The middle class supplies the greatest percentage of votes. And if people truly vote their interest, the middle class wants to hear how it would benefit.

One voter who was squarely in the middle class said during Edwards’ campaign that she couldn’t relate to what he was talking about.

Lehane, the Democratic strategist, said the poor don’t vote, “which means their voices are not as loud in the political process as they should be – especially given the number of children near, at or below the poverty line.”

Statistics do show that lower-income people are less likely to vote. According to CNN exit polls, those who made less than $15,000 per year made up 6% of voters in 2008. More than 13% of the overall population fell below the poverty line that year.
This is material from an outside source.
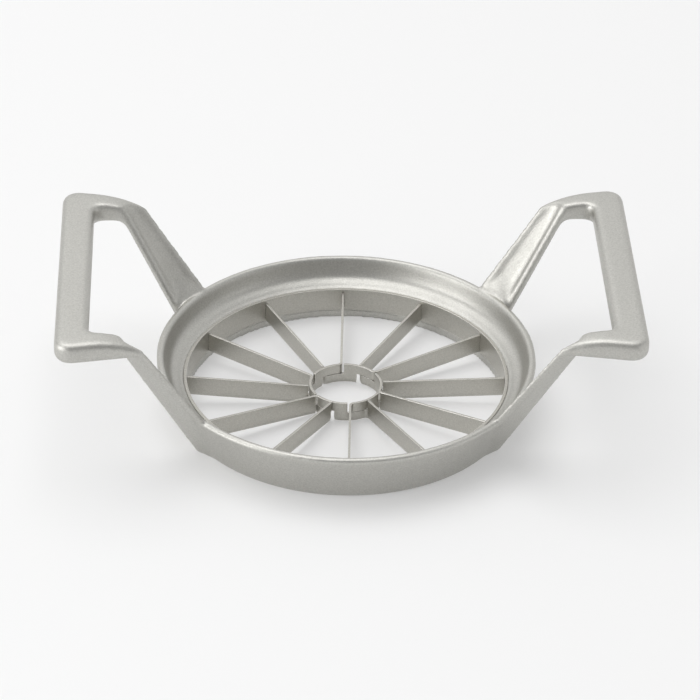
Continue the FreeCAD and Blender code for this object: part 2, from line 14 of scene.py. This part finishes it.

Fueled by a troubled economy, perhaps, politicians are looking to turn that philosophy on its head.

Philosophical divide

Deep philosophical divides on the best way to address the issue are likely, even if Republicans take it on.

Democrats tend to support policies that involve more government and equitable wealth distribution, while Republicans tend to back a “trickle-down” approach in which stronger upper- and middle-class economies benefit the poor.

Acknowledging the issue is the first step, said Woodson, who runs the Center for Neighborhood Enterprise.

“That’s the kind of dialogue that I’m trying to get going,” he said. “I’m trying to get both conservatives and liberals to debate which interventions improve the lives of poor people.”